## What to do
Return only the lines running from the line that holds "up = math.copysign(abs(math.sin(angle))" to the line that holds "before = set(bpy.data.objects)", including both.

## Dataset content
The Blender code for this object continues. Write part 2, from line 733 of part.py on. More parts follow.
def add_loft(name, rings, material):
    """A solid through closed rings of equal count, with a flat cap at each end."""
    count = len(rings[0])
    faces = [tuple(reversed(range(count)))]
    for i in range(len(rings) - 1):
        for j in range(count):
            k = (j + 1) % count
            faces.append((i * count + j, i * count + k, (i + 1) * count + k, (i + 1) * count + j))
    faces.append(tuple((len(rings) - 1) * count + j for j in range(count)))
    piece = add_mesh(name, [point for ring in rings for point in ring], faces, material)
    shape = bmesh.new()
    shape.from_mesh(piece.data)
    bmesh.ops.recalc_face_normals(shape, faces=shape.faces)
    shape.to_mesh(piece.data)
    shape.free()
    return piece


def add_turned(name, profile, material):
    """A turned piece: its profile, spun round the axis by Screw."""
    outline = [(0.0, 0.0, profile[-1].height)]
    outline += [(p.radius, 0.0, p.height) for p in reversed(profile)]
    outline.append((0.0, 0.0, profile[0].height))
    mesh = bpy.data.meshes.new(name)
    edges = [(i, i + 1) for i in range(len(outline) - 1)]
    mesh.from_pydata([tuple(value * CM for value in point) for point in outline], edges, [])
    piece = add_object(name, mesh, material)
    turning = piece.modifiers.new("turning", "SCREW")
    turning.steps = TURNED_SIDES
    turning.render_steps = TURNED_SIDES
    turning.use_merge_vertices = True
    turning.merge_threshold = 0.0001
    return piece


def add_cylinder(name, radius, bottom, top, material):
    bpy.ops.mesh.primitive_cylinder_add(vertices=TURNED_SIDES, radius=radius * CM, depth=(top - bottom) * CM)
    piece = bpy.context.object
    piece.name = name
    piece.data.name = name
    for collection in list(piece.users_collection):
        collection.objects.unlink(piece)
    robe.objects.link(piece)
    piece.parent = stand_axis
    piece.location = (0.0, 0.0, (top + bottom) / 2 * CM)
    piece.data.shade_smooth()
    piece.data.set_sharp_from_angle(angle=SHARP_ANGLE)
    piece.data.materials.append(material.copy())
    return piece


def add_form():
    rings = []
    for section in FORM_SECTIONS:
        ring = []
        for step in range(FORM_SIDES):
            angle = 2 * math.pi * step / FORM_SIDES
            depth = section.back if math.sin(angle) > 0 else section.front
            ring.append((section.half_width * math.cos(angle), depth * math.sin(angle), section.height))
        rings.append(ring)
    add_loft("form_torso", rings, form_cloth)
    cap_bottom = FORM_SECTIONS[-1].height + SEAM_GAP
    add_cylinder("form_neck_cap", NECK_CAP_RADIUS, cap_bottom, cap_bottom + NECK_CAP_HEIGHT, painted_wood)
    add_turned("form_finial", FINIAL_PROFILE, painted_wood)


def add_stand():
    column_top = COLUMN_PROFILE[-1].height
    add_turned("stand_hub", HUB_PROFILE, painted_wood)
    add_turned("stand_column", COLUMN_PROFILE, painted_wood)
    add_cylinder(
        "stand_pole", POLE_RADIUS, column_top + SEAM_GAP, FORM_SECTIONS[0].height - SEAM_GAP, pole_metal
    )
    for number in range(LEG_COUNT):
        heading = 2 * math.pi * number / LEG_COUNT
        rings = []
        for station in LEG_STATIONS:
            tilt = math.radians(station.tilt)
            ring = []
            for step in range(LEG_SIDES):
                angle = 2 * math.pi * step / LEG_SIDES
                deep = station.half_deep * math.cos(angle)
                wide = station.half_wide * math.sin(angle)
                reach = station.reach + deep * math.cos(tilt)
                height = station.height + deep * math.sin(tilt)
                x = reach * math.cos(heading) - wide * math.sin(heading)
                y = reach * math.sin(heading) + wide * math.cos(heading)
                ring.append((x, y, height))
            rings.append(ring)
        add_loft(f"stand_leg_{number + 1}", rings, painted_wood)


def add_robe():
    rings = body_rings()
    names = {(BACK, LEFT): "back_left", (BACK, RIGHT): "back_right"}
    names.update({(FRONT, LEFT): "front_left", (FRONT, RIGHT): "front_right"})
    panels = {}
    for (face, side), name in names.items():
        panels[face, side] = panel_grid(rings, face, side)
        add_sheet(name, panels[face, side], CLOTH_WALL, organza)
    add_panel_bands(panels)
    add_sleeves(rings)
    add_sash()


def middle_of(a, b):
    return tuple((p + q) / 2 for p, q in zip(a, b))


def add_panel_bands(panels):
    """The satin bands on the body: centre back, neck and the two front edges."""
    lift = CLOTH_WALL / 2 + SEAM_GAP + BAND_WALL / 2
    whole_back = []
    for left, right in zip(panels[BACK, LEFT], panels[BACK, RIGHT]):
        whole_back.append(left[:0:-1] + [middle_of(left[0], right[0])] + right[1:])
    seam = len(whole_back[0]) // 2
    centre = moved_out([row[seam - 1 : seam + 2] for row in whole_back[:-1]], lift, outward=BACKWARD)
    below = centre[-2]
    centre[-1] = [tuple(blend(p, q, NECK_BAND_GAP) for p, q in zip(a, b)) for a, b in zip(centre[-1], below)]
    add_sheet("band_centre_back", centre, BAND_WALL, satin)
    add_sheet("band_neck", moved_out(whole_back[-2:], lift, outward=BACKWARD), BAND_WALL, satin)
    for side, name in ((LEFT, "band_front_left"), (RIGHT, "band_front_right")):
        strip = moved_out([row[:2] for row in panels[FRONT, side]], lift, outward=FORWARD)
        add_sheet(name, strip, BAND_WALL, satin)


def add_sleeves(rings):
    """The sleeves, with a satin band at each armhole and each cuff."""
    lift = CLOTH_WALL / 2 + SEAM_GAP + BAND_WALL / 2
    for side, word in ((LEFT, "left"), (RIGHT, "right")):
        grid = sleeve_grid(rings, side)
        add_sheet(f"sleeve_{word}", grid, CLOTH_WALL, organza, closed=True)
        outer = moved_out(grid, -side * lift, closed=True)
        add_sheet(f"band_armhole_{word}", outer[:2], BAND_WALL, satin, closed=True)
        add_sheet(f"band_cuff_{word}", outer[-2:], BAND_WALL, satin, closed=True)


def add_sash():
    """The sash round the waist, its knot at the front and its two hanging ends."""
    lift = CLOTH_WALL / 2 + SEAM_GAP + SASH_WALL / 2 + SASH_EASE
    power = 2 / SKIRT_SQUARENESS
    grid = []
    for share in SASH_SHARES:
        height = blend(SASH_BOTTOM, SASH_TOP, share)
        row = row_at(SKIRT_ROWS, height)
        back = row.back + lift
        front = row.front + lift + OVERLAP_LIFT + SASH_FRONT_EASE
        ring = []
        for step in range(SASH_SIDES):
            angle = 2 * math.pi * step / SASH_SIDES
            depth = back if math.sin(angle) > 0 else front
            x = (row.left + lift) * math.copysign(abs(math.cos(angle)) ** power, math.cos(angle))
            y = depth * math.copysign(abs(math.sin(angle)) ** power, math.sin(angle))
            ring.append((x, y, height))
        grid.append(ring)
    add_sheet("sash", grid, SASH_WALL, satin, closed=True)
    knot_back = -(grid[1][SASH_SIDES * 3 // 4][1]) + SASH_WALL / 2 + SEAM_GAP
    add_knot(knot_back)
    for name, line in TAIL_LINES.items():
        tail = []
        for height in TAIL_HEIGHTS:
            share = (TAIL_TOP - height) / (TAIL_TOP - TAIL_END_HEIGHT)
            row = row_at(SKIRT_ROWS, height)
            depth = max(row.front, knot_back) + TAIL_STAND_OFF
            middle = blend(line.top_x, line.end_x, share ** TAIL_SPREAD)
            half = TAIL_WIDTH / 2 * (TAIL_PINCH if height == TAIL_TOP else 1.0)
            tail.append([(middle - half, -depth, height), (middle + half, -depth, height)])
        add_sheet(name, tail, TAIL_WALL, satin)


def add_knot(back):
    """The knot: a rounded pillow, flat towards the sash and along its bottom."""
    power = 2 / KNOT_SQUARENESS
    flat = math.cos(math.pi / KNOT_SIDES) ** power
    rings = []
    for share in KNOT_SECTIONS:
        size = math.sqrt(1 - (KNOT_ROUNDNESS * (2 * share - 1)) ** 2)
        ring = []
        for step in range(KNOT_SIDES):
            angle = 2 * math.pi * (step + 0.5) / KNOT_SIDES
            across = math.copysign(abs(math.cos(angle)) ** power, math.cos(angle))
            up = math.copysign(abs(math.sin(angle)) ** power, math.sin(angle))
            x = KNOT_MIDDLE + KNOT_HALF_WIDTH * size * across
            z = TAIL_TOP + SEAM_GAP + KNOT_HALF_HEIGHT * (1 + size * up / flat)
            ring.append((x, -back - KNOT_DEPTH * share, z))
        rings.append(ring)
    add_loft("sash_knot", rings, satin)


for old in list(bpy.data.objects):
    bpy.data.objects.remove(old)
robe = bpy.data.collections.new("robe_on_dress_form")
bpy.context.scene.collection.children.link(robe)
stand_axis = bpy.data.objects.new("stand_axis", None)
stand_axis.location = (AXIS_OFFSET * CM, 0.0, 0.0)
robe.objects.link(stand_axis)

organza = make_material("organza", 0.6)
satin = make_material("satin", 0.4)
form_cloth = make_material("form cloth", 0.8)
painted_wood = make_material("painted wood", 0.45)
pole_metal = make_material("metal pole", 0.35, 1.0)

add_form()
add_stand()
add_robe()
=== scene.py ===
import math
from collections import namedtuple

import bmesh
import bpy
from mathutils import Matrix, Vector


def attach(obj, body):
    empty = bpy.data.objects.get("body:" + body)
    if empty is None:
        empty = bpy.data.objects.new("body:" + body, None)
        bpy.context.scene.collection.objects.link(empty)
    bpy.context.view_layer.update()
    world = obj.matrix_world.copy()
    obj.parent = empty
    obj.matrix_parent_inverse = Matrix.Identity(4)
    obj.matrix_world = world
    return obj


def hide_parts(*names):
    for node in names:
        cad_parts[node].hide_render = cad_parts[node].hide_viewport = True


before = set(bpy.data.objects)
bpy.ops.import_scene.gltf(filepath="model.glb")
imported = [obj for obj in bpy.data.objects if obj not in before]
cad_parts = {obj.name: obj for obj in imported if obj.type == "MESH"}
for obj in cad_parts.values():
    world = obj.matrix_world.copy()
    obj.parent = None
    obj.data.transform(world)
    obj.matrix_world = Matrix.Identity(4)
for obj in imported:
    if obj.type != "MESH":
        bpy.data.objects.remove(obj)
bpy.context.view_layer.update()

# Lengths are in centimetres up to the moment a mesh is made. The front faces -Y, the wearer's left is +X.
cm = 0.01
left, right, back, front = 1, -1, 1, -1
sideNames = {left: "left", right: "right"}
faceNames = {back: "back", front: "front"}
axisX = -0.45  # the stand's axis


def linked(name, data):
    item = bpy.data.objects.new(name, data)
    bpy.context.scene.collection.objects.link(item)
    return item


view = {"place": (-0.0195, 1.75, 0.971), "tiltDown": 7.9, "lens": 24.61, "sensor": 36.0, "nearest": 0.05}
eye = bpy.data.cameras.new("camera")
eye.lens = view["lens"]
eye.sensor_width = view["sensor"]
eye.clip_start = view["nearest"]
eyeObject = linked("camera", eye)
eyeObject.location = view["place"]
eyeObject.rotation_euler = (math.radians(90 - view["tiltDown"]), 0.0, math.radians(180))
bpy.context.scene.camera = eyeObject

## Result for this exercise
            up = math.copysign(abs(math.sin(angle)) ** power, math.sin(angle))
            x = KNOT_MIDDLE + KNOT_HALF_WIDTH * size * across
            z = TAIL_TOP + SEAM_GAP + KNOT_HALF_HEIGHT * (1 + size * up / flat)
            ring.append((x, -back - KNOT_DEPTH * share, z))
        rings.append(ring)
    add_loft("sash_knot", rings, satin)


for old in list(bpy.data.objects):
    bpy.data.objects.remove(old)
robe = bpy.data.collections.new("robe_on_dress_form")
bpy.context.scene.collection.children.link(robe)
stand_axis = bpy.data.objects.new("stand_axis", None)
stand_axis.location = (AXIS_OFFSET * CM, 0.0, 0.0)
robe.objects.link(stand_axis)

organza = make_material("organza", 0.6)
satin = make_material("satin", 0.4)
form_cloth = make_material("form cloth", 0.8)
painted_wood = make_material("painted wood", 0.45)
pole_metal = make_material("metal pole", 0.35, 1.0)

add_form()
add_stand()
add_robe()
=== scene.py ===
import math
from collections import namedtuple

import bmesh
import bpy
from mathutils import Matrix, Vector


def attach(obj, body):
    empty = bpy.data.objects.get("body:" + body)
    if empty is None:
        empty = bpy.data.objects.new("body:" + body, None)
        bpy.context.scene.collection.objects.link(empty)
    bpy.context.view_layer.update()
    world = obj.matrix_world.copy()
    obj.parent = empty
    obj.matrix_parent_inverse = Matrix.Identity(4)
    obj.matrix_world = world
    return obj


def hide_parts(*names):
    for node in names:
        cad_parts[node].hide_render = cad_parts[node].hide_viewport = True


before = set(bpy.data.objects)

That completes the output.